Dr. Hans Frenzel - A successful visionary (Codex Alimentarius Europaeus, Worldwide Codex Alimentarius) [Dr. Hans Frenzel - Ein erfolgreicher Visionär (Codex Alimentarius Europaeus, Weltweiter Codex Alimentarius)]
Vojir F.,Bundesministerium fur Gesundheit |
Schubl E.,Bundesministerium fur Gesundheit
Ernahrung | Year: 2012
Dr. Hans Frenzel was a public figure in Austria who had significant influence on the development of the European Codex Alimentarius and furthermore on the development of the worldwide Codex Alimentarius. Before World War II he was director of the official market control of Linz. After the war he became minister for public alimentation and later on president of the Austrian court of auditors while also serving as member of the Austrian Codex Commission and later on chairing the commission. During his chairmanship he developed the idea of creating a European Codex Alimentarius Commission and put it into practice with the consent of the European states by installing the European Council of the Codex Alimentarius Europaeus in 1958 to which he was elected chair. Following the idea of the Austrian Codex, the rapidly developing regional Codex for Europe was, among other things, decisive for the intensified efforts undertaken by FAO and WHO in realising their goal of a worldwide codex.

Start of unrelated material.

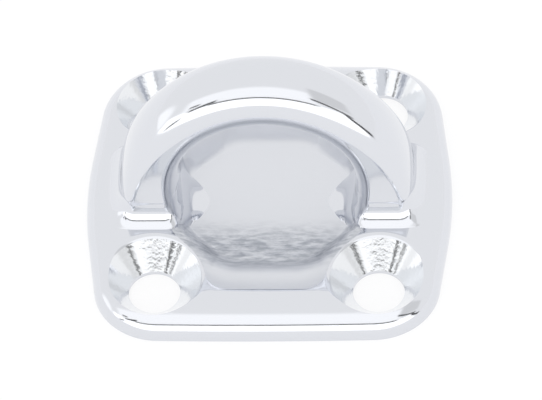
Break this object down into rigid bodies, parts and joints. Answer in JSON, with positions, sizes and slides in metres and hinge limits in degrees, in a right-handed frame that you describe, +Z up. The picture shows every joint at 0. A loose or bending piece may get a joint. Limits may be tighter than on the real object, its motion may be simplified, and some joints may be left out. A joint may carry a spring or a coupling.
{
  "type": "square pad eye",
  "caption": "Square pad eye: a round-barred eye cast in one piece with a rounded base plate, with countersunk screw holes in its corners and a shallow scoop under the eye.",
  "frame": {"origin": "middle of the flat underside, in the mounting plane", "axes": "+X along the plane of the eye, +Y through the eye's opening, +Z up from the deck"},
  "size_m": [0.0494, 0.0456, 0.0294],
  "materials": {
    "polished_stainless": "polished"
  },
  "bodies": {
    "root": {"pad_eye": "polished_stainless"}
  },
  "joints": []
}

In 1963, when the FAO/WHO Codex Alimentarius Commission became established the European Council of the Codex Alimentarius Europaeus was integrated in the Codex Alimentarius Commission as coordinating committee for Europe. Although elected chair of this regional group for Europe in 1965, Frenzel unfortunately was not able to perform this function for health reasons. He died in August 1966.